Anyone can run beads. The difference on an industrial loading dock is situational judgement. Knowing when to TIG a thin stainless guard, when to MIG a thick carbon bracket, when to switch to FCAW because the wind is howling at the dock door, and when to call for a shutdown separates a certified professional from a hobbyist.
An experienced welder reads how a forklift operator drives, how trailers sit at a given bay, how water drains across the apron. That context informs reinforcement choices. They also respect that welding is part of a system. The best repair may be adding a sacrificial plate that is designed to be replaced in two years, not overbuilding a permanent member that transfers damage to an irreplaceable section.

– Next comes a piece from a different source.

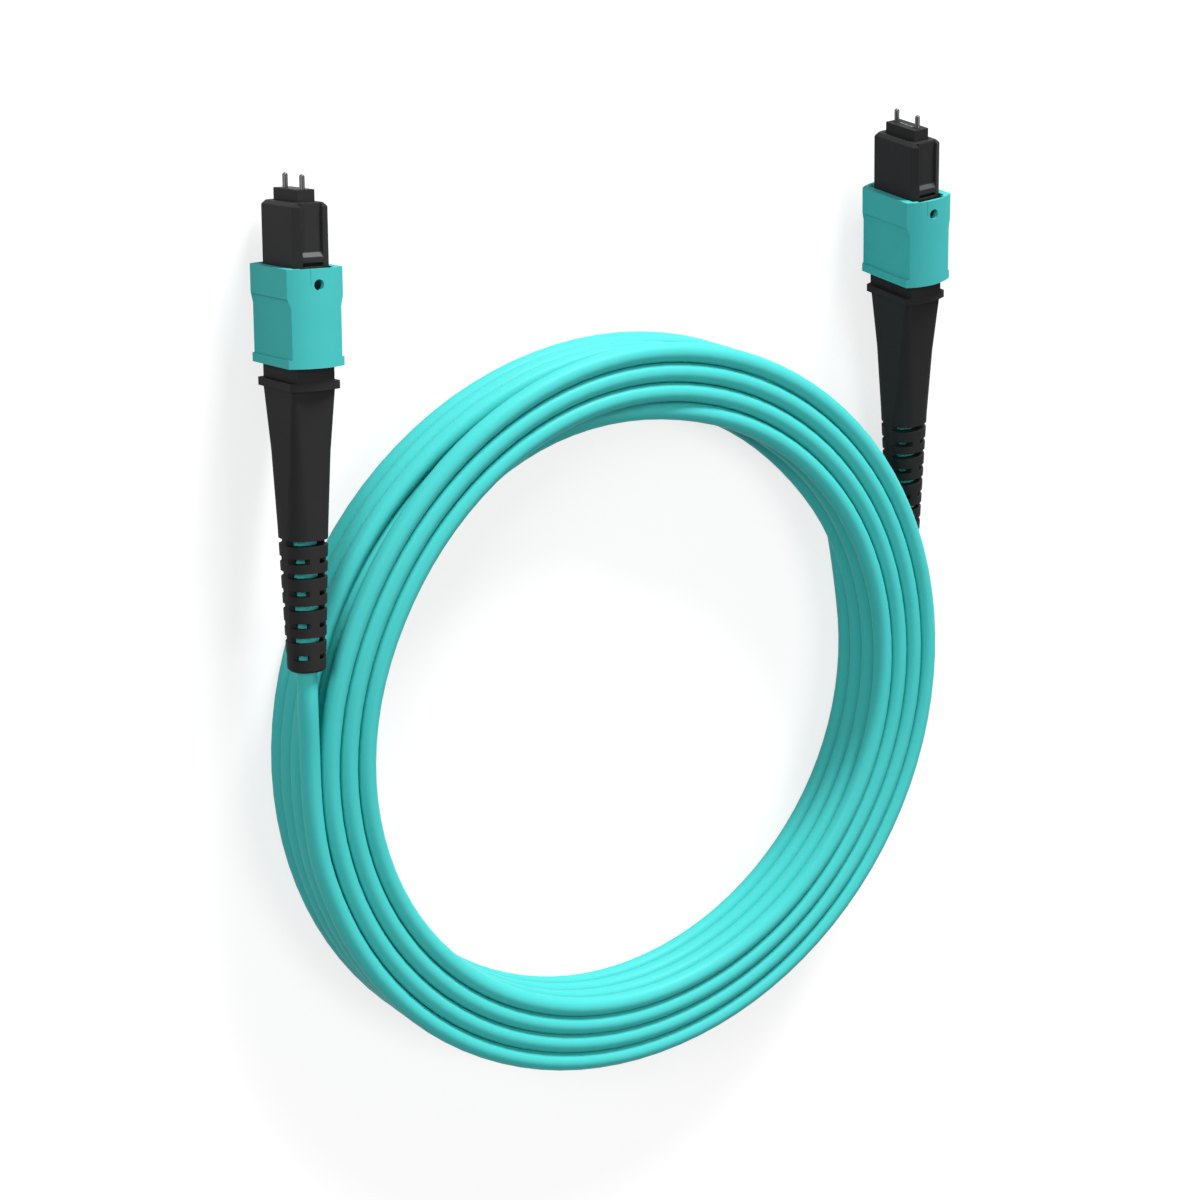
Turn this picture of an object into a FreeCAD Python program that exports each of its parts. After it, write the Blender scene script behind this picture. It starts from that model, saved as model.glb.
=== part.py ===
"""Fibre patch cord with two twelve-fibre push-on plugs, built as a parametric document.

A plug is modelled along Y in a frame of its own: Y = 0 is the ferrule's end face, the pins point
along +Y, the wide faces look along X and the narrow faces along Z. "Station" is the distance
behind the end face. Plug a lies with its sleeve on the surface and its boot on the coil; plug b
lies beside the coil with the end of its boot near the surface.
"""
import FreeCAD, Part
import math
import os

import Sketcher

SHEET = [
    # ferrule, with the standard outline and pin pitch
    ("ferrule_width", 6.4),
    ("ferrule_thick", 2.5),
    ("ferrule_length", 8.0),
    ("shoulder_start", 5.2),
    ("shoulder_width", 7.2),
    ("shoulder_thick", 3.1),
    ("ferrule_proud", 1.54),
    ("ferrule_clear", 0.08),
    ("pin_diameter", 0.7),
    ("pin_pitch", 4.6),
    ("pin_reach", 1.84),
    ("pin_tip", 0.2),
    ("pin_tail", 0.2),
    ("shank_sides", 8),
    ("pin_clear", 0.01),
    ("keeper_length", 1.2),
    ("ribbon_width", 3.1),
    ("ribbon_thick", 0.32),
    ("ribbon_start", 5.4),
    ("ribbon_end", 12.6),
    ("ribbon_clear", 0.02),
    ("mouth_thickness", 1.3),
    ("mouth_margin", 0.2),
    ("mouth_length", 3.2),
    ("window_start", 2.9),
    ("window_end", 4.6),
    ("grommet_clear", 0.05),
    ("grommet_start", 5.0),
    ("grommet_end", 10.1),
    # inner housing
    ("housing_thick", 5.0),
    ("housing_width", 9.5),
    ("flat_width", 8.4),
    ("crown_width", 3.1),
    ("housing_end", 20.4),
    ("nose_bevel", 0.5),
    ("channel_width", 2.8),
    ("channel_depth", 0.4),
    ("catch_start", 7.62),
    ("catch_end", 8.25),
    ("catch_slot_start", 8.97),
    ("catch_slot_end", 9.4),
    ("catch_slot_depth", 0.7),
    ("key_width", 2.5),
    ("key_height", 0.75),
    ("key_start", 2.6),
    ("key_end", 9.35),
    ("root_overlap", 0.2),
    ("lug_width", 3.0),
    ("lug_height", 0.5),
    ("lug_start", 14.5),
    ("lug_end", 15.5),
    # coupling sleeve
    ("sleeve_start", 9.53),
    ("sleeve_end", 21.93),
    ("sleeve_thick", 7.8),
    ("sleeve_corner", 10.1),
    ("sleeve_width", 12.5),
    ("sleeve_wall", 1.1),
    ("side_wall", 0.85),
    ("corner_wall", 0.1),
    ("panel_thick", 6.96),
    ("band_end", 13.25),
    ("flange_start", 20.8),
    ("mouth_wall", 0.5),
    ("mouth_thick", 4.4),
    ("mouth_depth", 1.4),
    ("vent_station", 11.54),
    ("vent_diameter", 1.4),
    ("sleeve_travel", 1.7),
    ("stop_clear", 0.05),
    ("side_clear", 0.15),
    # coupling springs, one against each narrow face
    ("side_spring_start", 13.4),
    ("side_spring_end", 19.2),
    ("side_spring_offset", 5.0),
    ("side_spring_radius", 0.5),
    ("side_spring_wire", 0.26),
    ("side_spring_turns", 5.0),
    ("bed_overlap", 0.4),
    ("bed_roof", 0.1),
    ("bed_floor", 0.07),
    # ferrule spring and crimp body
    ("push_start", 14.6),
    ("push_plate_end", 16.0),
    ("spring_radius", 1.27),
    ("spring_wire", 0.34),
    ("spring_turns", 4.0),
    ("spring_oval", 2.2),
    ("spring_steps", 7),
    ("wire_sides", 4),
    ("block_step", 0.4),
    ("slot_thick", 1.2),
    ("bore_depth", 1.0),
    ("barrel_radius", 1.6),
    ("barrel_wall", 0.5),
    ("barrel_end", 31.0),
    ("crimp_start", 24.6),
    ("crimp_end", 31.6),
    ("crimp_radius", 1.95),
    ("crimp_clear", 0.02),
    ("crimp_sides", 8),
    # strain-relief boot
    ("boot_start", 20.5),
    ("boot_end", 61.7),
    ("cavity_clear", 0.05),
    ("cavity_margin", 0.4),
    ("boot_bore", 1.9),
    ("bore_facets", 2),
    ("tail_grip", 1.0),
    ("neck_thick", 5.2),
    ("neck_corner", 9.5),
    ("neck_width", 10.2),
    ("collar_start", 23.85),
    ("collar_end", 24.9),
    ("collar_thick", 7.0),
    ("collar_corner", 8.92),
    ("collar_width", 10.32),
    ("root_half_x", 3.03),
    ("root_half_z", 4.4),
    ("root_round", 0.6),
    ("boot_waist", 33.1),
    ("waist_half_x", 2.85),
    ("waist_half_z", 3.74),
    ("waist_round", 1.4),
    ("boot_throat", 42.7),
    ("throat_half_x", 2.83),
    ("throat_half_z", 3.28),
    ("throat_round", 2.2),
    ("corner_facets", 4),
    ("tail_radius", 2.44),
    ("tail_lip", 0.3),
    ("tail_flat", 0.2),
    ("slot_setback", 17.0),
    ("slot_pitch", 4.23),
    ("slot_offset", 2.3),
    ("slot_length", 0.75),
    ("slot_count", 4),
    ("side_bridge", 1.1),
    ("crown_bridge", 1.4),
    ("flank_bridge", 1.8),
    # cable and coil
    ("cable_diameter", 2.7),
    ("cable_clear", 0.07),
    ("lead_straight", 5.0),
    ("lead_landing", 5.5),
    ("coil_radius", 51.24),
    ("turn_pitch", 2.727),
    ("layer_pitch", 2.827),
    ("turns_across", 4),
    ("layers", 4),
    ("notch_depth", 3.78),
    ("notch_clear", 0.04),
    ("top_notch_angle", 85.0),
    ("base_notch_angle", 75.0),
]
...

AWS certification matters because it reflects training and testing against known standards. It does not replace field sense, but it sets a floor for quality. Ask for it, along with process proficiency across MIG, TIG, stick, and aluminum welding. For pipe welding on bollards or guards, ask about experience with open root or full penetration joints when required.
A well-executed reinforcement program reduces vibration, eliminates the telltale rattle at the lip, and keeps pit steel tight to concrete. Trailers land on bumpers, not curb angles. Railings stay plumb. Gates swing without dragging. The emergency welder’s number still sits on the wall, but it gets used for oddball events, not recurring failures.
When repairs are done with the right process, material, and sequence, the dock returns to being the invisible backbone of the operation. Forklift operators stop noticing it, which is the best compliment a welder can receive. The workday gets a little quieter, schedules get a little smoother, and maintenance budgets stop bleeding into the same items quarter after quarter.
That is the practical promise of solid industrial loading dock welding and reinforcement services: structural integrity restored, predictable operation under real-world abuse, and a plan that matches your facility’s equipment, traffic, and priorities.